Back in the day, it used to be easy to tell what kind of animated movie you were getting just from the quality of the animation. When another Winnie the Pooh movie hit theaters, you could be 100% certain it had nothing to offer you, if only because the animation was the furthest thing from cutting edge you could imagine. Now, however, the technology exists to make reasonably credible visuals without giving away your meager means. You can still tell if you look closely, but the average viewer is easily fooled.

So how are you supposed to avoid watching a kiddie movie -- that is, assuming you're not carrying around a little one in a Baby Bjorn?

To assist you in this scenario are Vancetastic's Five Indicators Your Movie is Meant for Toddlers:

1) The characters are all voiced by actors under the age of 12, rather than comic actors who appear in Judd Apatow movies;

2) The trailer is narrated unironically by that guy who did voiceover for that toy commercial you accidentally saw once while channel surfing;

3) Any humor in the trailer has to do with the male character falling on his butt while meeting cute with the female character, or inoffensive bathroom humor;

4) The trailer music is cheesy "adventure music," and the movie is usually about a cheesy adventure of some sort;

5) The animation is at least 20% less sophisticated than Pixar.

Maybe they should also come up with a new rating that's less than G, that says, "Don't watch this unless at least one person in your family cannot form complete sentences."

To be fair, Alpha and Omega already violates at least one of these rules. None of Dennis Hopper, Justin Long, Hayden Pannettiere, Danny Glover or Christina Ricci are under 12, and only Long, Pannettiere and Ricci can play under 12. But you get the idea.

I watched the trailer for Alpha and Omega again just now, and I realize I'm being a bit unfair to it. The animation may only be 15% less sophisticated than Pixar, and it's really working at more of a 7-year-old reading level than a 3-year-old reading level.

But I guess the point in any exaggeration is to illustrate something true, and in this situation, the true thing I'm trying to illustrate is that the most successful animated movies of recent years have made themselves into increasingly sophisticated entities, leaving a huge gulf between them and the ones that are not quite so advanced. Whereas something like Bambi was as much sophistication as anyone needed back in 1942, today, Bambi would be considered highly square, even by pretty young tots. Today, the animated movies kids want to see are the Despicable Mes and the Megaminds, where an evil genius has mastery of high-tech computer equipment. Movies where animals prance through the forest -- like Bambi, and like Alpha and Omega -- are therefore ghettoized as something best suited to show fetuses who are still in their mothers' wombs.

Well, good luck, Alpha and Omega. May you exceed your kiddie stigma at the box office.

2 comments:

Mike Lippert said...

You are touching on some of the same issues I discussed in my post on how movies are becoming so technologically advanced that they can no longer be good at being bad. To be fair, if this movie is aiming towards a 7 year old reading level it's aiming towards the same audience as Twilight.
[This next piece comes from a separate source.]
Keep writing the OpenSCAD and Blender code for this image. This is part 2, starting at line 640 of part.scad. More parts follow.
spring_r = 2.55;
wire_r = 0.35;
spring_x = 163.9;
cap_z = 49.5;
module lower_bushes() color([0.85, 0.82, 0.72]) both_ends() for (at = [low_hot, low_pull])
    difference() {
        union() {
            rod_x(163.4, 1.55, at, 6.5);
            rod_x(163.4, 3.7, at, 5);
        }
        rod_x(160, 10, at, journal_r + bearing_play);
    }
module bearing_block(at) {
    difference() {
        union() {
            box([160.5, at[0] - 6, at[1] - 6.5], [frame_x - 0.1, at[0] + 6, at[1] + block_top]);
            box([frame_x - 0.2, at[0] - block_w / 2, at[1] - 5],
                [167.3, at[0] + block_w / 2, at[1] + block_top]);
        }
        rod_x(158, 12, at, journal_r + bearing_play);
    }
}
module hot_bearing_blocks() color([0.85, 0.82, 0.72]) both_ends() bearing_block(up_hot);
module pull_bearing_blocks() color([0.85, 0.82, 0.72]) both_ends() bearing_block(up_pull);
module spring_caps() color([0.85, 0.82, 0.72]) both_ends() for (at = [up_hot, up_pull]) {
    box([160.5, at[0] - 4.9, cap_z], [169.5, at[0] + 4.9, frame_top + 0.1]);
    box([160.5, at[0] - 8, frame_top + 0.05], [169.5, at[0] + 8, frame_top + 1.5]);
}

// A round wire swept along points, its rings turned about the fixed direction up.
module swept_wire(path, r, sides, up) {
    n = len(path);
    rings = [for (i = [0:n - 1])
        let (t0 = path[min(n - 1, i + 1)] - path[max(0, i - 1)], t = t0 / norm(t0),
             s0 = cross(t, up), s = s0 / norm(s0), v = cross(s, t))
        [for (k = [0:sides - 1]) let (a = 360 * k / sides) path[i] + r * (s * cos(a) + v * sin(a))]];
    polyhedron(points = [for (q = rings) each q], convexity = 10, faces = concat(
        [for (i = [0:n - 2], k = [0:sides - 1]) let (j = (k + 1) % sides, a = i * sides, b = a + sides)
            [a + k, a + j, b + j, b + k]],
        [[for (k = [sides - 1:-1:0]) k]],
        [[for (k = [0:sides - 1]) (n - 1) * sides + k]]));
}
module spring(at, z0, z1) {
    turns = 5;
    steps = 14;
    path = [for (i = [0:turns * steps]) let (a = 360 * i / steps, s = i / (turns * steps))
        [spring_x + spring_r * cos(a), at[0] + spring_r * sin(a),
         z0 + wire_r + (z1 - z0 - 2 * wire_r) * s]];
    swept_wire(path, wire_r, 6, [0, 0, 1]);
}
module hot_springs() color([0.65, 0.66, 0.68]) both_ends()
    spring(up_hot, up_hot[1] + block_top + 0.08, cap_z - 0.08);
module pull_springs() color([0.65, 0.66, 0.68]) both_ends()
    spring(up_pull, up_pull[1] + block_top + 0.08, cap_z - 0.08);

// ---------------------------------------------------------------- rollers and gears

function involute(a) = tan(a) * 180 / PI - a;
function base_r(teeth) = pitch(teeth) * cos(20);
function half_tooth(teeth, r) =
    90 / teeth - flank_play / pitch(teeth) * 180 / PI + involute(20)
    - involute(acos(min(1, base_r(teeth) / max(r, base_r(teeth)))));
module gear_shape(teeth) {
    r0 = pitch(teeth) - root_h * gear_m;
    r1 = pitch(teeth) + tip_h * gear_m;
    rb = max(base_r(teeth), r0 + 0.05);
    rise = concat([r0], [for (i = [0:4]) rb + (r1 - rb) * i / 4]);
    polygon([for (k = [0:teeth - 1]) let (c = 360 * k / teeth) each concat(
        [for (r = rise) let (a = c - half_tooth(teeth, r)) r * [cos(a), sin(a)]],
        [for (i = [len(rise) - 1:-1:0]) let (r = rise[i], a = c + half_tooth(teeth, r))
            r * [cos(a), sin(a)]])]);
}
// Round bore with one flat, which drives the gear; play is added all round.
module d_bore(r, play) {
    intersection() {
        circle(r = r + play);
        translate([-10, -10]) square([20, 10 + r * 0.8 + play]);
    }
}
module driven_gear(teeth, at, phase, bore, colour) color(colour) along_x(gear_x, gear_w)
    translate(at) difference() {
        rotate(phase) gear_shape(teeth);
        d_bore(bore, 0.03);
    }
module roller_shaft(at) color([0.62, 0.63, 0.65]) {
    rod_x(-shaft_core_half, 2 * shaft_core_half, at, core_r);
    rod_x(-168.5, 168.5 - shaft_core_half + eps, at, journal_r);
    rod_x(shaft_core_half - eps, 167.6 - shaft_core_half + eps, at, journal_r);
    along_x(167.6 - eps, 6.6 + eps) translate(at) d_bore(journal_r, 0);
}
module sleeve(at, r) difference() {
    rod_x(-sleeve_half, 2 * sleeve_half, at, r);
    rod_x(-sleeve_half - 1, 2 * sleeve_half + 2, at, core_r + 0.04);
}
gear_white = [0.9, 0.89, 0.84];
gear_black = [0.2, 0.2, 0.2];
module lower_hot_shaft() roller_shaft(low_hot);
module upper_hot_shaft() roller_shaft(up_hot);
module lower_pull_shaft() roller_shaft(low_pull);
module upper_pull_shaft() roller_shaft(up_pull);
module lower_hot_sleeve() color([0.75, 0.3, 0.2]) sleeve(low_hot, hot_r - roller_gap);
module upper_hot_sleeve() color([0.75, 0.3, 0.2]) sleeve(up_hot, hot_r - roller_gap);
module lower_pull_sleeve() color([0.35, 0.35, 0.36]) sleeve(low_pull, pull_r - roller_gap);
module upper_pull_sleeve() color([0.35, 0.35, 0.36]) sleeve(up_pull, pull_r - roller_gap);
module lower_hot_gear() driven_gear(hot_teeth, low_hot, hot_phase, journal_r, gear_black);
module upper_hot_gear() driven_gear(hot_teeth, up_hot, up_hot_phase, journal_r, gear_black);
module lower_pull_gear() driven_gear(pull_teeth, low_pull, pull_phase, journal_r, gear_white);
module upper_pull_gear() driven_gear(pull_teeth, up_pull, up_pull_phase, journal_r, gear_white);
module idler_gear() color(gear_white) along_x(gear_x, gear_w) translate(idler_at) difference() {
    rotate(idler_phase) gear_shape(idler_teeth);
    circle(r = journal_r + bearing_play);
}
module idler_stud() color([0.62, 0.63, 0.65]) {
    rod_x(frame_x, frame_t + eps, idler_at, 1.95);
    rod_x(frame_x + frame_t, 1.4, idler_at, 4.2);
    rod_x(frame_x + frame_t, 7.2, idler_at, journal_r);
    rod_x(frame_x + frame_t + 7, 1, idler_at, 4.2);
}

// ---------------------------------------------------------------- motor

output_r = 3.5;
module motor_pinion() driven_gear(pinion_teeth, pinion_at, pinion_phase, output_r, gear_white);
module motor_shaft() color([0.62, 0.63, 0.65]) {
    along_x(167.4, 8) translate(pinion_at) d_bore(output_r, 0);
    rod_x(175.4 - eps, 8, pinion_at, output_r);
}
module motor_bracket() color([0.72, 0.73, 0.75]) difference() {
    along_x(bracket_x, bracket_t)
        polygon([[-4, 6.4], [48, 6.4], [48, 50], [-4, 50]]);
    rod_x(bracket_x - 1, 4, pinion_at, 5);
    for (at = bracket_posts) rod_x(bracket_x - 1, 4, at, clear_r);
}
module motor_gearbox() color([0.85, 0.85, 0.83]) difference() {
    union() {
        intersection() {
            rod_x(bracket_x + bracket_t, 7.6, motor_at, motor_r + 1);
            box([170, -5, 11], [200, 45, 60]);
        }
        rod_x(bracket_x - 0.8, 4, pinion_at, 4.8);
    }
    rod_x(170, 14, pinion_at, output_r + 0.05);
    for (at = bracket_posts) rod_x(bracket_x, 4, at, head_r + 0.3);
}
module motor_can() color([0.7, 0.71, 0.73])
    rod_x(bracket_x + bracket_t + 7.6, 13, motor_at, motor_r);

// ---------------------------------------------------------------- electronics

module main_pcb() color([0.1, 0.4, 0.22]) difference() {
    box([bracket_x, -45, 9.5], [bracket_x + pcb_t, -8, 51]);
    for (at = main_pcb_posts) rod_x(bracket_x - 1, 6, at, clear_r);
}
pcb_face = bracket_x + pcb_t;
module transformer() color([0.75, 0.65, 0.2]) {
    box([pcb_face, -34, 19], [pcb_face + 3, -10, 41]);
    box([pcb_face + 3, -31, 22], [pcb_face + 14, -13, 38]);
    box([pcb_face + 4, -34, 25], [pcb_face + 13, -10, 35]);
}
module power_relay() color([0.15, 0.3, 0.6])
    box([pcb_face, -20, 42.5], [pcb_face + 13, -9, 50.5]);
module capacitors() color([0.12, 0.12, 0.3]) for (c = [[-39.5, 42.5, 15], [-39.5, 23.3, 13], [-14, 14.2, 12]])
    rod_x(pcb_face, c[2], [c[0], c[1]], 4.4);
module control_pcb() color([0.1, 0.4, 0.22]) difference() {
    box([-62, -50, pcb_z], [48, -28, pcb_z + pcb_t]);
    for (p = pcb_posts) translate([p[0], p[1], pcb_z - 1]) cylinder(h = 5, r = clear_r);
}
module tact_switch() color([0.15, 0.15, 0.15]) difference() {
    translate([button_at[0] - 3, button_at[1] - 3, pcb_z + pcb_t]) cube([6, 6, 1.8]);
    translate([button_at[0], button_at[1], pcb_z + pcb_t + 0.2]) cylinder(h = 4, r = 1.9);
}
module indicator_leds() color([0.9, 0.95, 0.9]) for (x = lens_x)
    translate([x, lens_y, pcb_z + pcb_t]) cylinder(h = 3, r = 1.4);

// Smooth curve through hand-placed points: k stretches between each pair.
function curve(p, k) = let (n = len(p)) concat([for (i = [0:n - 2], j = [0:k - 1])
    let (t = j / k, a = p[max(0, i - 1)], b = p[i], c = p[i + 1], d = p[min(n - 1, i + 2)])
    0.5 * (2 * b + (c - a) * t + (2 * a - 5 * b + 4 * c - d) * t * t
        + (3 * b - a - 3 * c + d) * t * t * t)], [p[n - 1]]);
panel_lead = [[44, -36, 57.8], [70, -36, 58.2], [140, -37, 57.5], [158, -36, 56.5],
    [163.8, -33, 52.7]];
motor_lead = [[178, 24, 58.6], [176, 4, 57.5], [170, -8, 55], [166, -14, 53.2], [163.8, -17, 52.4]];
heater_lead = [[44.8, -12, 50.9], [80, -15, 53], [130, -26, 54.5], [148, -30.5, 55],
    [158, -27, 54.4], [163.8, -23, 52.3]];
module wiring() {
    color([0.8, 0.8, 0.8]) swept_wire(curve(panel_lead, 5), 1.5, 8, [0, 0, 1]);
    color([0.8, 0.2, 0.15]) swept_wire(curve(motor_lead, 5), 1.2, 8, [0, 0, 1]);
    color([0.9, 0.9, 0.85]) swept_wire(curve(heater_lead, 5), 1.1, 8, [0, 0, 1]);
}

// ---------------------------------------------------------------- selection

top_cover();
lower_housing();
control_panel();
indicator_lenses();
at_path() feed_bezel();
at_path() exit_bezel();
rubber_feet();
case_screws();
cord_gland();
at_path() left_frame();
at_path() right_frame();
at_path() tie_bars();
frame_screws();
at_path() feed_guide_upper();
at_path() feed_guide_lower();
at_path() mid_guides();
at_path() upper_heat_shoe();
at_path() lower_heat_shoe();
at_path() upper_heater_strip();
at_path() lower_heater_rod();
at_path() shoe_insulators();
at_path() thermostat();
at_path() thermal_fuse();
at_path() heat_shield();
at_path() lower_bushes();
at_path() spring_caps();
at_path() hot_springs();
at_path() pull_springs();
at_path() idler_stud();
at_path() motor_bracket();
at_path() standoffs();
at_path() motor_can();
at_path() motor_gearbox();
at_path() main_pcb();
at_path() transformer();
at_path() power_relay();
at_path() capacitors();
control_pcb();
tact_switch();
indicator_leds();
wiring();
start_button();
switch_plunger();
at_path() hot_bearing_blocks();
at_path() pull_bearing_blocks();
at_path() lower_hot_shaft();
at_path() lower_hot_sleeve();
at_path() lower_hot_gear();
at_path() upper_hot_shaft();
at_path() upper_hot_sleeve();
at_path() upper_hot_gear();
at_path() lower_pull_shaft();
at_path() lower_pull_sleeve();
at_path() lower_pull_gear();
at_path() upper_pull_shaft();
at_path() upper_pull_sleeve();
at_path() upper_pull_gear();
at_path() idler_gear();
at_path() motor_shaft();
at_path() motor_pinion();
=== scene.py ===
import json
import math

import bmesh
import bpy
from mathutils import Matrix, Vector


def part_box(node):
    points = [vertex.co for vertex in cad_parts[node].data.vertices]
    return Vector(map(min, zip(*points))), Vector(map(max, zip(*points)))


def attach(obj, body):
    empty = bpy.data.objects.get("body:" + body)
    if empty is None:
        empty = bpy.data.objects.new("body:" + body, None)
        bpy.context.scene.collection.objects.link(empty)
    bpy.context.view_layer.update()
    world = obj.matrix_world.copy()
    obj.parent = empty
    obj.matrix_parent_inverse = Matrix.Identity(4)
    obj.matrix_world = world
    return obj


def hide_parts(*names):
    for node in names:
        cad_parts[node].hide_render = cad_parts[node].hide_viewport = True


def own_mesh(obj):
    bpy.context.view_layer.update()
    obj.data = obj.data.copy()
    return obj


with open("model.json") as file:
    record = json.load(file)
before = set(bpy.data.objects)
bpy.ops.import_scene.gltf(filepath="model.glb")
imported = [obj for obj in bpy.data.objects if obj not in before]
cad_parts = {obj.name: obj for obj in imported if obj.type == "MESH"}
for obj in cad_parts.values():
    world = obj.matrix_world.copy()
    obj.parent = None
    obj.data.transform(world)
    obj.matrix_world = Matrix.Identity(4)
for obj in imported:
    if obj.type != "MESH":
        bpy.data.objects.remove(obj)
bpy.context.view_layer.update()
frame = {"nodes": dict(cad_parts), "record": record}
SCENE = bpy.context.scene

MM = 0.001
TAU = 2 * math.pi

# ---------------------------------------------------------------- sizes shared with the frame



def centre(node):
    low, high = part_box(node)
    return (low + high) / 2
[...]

Kidding aside I agree with you completely but have one comment and one question. The first thing is that I'd probably much rather this than those Dreamworks movies that are nothing more than games of spot the reference to the point where it becomes the whole movie. I'd rather just follow a fun kids story than play the triva game. It's one of the reasons why Legends of the Guarians is high on my anticipation list: it looks llike a true adventure story for the whole family.
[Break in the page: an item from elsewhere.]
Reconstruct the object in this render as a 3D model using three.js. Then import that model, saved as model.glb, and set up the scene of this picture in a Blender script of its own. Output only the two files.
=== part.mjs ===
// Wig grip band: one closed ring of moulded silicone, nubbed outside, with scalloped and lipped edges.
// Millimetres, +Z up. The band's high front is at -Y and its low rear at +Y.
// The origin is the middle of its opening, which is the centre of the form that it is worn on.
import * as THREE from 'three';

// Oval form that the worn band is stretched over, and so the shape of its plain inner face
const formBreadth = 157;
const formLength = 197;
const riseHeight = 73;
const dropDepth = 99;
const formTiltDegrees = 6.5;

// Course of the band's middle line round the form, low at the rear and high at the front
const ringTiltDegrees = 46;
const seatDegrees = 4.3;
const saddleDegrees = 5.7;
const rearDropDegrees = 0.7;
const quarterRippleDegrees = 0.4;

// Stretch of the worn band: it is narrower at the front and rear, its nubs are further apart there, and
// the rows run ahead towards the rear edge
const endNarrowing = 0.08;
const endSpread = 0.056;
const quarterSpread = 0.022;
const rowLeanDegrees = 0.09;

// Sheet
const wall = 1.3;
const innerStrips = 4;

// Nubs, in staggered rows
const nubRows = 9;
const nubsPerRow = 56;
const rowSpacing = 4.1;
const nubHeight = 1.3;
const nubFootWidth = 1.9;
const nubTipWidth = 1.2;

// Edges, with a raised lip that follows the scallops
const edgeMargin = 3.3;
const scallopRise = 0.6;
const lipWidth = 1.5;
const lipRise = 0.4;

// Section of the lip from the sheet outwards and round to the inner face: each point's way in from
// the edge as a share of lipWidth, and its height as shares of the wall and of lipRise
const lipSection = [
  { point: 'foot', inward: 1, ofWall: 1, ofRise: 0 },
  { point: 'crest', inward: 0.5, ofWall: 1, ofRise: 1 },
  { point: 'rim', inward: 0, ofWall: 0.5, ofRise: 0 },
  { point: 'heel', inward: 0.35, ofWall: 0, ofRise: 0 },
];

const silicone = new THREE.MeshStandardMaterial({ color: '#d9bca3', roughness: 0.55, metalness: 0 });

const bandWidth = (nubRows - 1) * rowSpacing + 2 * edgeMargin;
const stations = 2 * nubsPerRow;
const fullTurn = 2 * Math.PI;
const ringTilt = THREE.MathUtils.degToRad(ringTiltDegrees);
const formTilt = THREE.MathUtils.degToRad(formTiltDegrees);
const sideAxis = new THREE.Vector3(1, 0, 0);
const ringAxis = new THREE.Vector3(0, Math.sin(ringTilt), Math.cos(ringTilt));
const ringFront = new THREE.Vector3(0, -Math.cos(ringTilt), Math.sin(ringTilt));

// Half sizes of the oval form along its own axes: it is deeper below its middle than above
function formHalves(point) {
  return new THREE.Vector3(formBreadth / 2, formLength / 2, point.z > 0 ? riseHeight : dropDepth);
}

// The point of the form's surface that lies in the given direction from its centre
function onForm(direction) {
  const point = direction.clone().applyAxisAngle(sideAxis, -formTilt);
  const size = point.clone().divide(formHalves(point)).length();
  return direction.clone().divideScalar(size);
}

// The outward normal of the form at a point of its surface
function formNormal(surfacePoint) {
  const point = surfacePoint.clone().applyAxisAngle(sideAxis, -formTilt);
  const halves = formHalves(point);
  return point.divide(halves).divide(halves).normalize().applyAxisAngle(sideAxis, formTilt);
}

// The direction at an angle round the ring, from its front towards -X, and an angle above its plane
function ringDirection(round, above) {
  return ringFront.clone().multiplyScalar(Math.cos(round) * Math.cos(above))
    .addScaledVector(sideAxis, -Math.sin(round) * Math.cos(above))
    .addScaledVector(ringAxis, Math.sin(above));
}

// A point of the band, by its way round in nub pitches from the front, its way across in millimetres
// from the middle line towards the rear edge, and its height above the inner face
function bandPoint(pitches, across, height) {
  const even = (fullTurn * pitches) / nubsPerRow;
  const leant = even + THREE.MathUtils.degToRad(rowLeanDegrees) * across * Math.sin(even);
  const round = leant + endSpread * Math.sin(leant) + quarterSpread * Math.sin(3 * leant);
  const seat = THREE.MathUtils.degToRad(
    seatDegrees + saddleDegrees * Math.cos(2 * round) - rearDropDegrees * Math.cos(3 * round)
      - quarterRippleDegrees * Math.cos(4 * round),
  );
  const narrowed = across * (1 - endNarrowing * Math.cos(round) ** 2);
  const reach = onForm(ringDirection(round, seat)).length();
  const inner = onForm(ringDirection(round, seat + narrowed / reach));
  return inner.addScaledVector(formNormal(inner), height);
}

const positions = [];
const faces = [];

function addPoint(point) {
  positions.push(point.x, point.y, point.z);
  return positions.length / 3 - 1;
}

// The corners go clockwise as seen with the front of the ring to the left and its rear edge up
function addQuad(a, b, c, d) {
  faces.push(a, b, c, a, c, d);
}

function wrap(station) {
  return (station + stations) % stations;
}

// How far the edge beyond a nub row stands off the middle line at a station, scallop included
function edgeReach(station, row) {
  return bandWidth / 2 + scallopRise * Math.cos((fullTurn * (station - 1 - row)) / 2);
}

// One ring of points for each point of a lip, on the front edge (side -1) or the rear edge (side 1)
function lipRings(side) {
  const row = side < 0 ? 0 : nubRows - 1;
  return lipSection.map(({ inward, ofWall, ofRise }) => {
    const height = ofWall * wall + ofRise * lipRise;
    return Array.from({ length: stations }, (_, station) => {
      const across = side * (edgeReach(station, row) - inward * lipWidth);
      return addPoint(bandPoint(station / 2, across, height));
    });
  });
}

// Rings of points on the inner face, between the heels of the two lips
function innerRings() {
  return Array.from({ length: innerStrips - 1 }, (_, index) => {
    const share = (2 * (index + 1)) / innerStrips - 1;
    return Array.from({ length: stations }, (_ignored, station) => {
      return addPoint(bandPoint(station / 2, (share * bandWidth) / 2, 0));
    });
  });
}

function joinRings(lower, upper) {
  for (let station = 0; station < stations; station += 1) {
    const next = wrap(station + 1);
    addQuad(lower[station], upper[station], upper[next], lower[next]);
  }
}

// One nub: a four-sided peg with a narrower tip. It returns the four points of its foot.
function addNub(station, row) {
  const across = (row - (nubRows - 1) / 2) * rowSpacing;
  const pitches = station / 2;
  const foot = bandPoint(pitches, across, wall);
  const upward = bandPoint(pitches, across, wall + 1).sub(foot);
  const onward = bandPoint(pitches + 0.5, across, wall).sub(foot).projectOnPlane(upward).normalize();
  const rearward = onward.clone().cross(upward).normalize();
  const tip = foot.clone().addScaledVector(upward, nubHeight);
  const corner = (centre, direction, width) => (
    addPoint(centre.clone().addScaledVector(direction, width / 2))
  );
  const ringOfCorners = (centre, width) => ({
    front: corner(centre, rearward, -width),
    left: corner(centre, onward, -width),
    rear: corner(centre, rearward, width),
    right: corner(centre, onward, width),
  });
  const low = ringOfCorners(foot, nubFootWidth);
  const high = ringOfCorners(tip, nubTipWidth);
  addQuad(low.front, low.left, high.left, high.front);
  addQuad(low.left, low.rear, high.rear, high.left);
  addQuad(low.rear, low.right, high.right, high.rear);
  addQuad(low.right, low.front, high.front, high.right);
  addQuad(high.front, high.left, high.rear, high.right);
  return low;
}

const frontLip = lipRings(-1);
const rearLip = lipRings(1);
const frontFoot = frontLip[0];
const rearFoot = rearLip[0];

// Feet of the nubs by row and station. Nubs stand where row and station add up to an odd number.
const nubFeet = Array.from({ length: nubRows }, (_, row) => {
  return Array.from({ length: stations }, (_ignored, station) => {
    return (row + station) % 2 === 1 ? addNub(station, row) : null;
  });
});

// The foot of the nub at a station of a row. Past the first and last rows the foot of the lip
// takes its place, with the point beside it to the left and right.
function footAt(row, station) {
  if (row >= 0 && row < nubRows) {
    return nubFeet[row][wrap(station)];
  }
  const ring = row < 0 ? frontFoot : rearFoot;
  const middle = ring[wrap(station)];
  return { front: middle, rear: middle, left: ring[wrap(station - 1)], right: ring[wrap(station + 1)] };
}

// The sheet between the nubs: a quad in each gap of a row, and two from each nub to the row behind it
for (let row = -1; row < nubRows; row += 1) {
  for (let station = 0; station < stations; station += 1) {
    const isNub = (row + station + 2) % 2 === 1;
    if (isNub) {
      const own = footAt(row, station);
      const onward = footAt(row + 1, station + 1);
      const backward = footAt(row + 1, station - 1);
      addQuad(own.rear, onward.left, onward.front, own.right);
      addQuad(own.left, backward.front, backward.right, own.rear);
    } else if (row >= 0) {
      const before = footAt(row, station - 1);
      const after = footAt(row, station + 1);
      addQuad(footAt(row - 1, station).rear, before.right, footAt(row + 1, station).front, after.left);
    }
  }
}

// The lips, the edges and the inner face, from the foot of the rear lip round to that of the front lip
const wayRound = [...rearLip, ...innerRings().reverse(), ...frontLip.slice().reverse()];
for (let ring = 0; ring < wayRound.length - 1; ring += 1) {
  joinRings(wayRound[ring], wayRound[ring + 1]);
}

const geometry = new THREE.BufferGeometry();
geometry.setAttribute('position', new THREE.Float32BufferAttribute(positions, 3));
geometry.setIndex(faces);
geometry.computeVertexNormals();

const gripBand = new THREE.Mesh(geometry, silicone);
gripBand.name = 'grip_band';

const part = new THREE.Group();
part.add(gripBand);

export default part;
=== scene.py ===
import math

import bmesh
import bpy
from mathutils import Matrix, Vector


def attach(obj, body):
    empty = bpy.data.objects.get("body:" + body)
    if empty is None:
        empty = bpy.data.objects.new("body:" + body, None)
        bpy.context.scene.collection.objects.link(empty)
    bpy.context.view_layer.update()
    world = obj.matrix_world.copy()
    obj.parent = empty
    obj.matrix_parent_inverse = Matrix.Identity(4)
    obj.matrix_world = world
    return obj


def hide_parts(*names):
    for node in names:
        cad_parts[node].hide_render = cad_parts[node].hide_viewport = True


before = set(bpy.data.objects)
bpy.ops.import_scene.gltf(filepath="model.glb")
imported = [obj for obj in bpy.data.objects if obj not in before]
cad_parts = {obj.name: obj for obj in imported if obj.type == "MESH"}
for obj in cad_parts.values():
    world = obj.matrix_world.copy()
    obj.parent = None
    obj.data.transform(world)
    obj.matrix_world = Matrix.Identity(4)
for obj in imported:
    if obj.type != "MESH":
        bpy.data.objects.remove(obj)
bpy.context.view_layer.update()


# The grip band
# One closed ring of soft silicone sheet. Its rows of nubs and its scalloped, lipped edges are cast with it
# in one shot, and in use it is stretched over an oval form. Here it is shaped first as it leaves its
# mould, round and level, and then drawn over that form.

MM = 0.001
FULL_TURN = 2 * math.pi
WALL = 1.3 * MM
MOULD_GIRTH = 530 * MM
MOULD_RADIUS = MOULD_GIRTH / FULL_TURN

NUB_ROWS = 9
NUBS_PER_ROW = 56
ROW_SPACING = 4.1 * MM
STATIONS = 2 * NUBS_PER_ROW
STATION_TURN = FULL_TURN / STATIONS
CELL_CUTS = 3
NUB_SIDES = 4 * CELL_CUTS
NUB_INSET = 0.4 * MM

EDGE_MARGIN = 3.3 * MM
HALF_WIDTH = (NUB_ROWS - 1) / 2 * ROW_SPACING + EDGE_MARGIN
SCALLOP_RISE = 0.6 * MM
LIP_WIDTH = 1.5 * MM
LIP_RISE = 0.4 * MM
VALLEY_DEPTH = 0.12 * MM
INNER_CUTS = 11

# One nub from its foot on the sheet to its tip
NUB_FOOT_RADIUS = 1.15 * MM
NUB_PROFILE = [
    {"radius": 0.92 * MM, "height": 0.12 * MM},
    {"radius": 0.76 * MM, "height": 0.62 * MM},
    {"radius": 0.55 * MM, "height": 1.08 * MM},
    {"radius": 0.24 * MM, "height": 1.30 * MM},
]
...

My question is, who's kids are you hanging around that they would find Bambi anything less than enchanting and magical? If not, Disney would have no grounds for rereleasing this movies every seven years or so.

Vancetastic said...

Um, theoretical kids? I guess I don't know for certain that today's kids would find Bambi square -- my guess is that most of today's kids have not actually seen Bambi, because their parents would bet that it seems square and never subject them to it in the first place. Plus, isn't Disney always removing it from availability on DVD?

Ugh, spot the reference -- that's the worst. I have blocked most of this movie out, but I think Madagascar may have been a good (or should it be bad?) example of that. Although the funniest example of this I can think of IS actually a kiddie movie, called Doogal. I doubt most people have seen Dougal, but there's literally a moment in the movie where a character (voiced by Jimmy Fallon) shouts out "Pirates of the Caribbean!" It's a total non sequitor -- it has nothing to do with anything going on in the plot at all. My wife and I always joke about that.

I don't think Legends of the Guardians is kiddie oriented at all. First of all, the animation looks absolutely breathtaking. Second of all, it's directed by Zack Snyder, who has directed nothing but incredibly violent movies. I'd actually like to see this on the big screen, but I think it will lose out to what is shaping up to be a surprisingly fertile September at the multiplexes -- and to me having a newborn. (Speaking of kiddies.)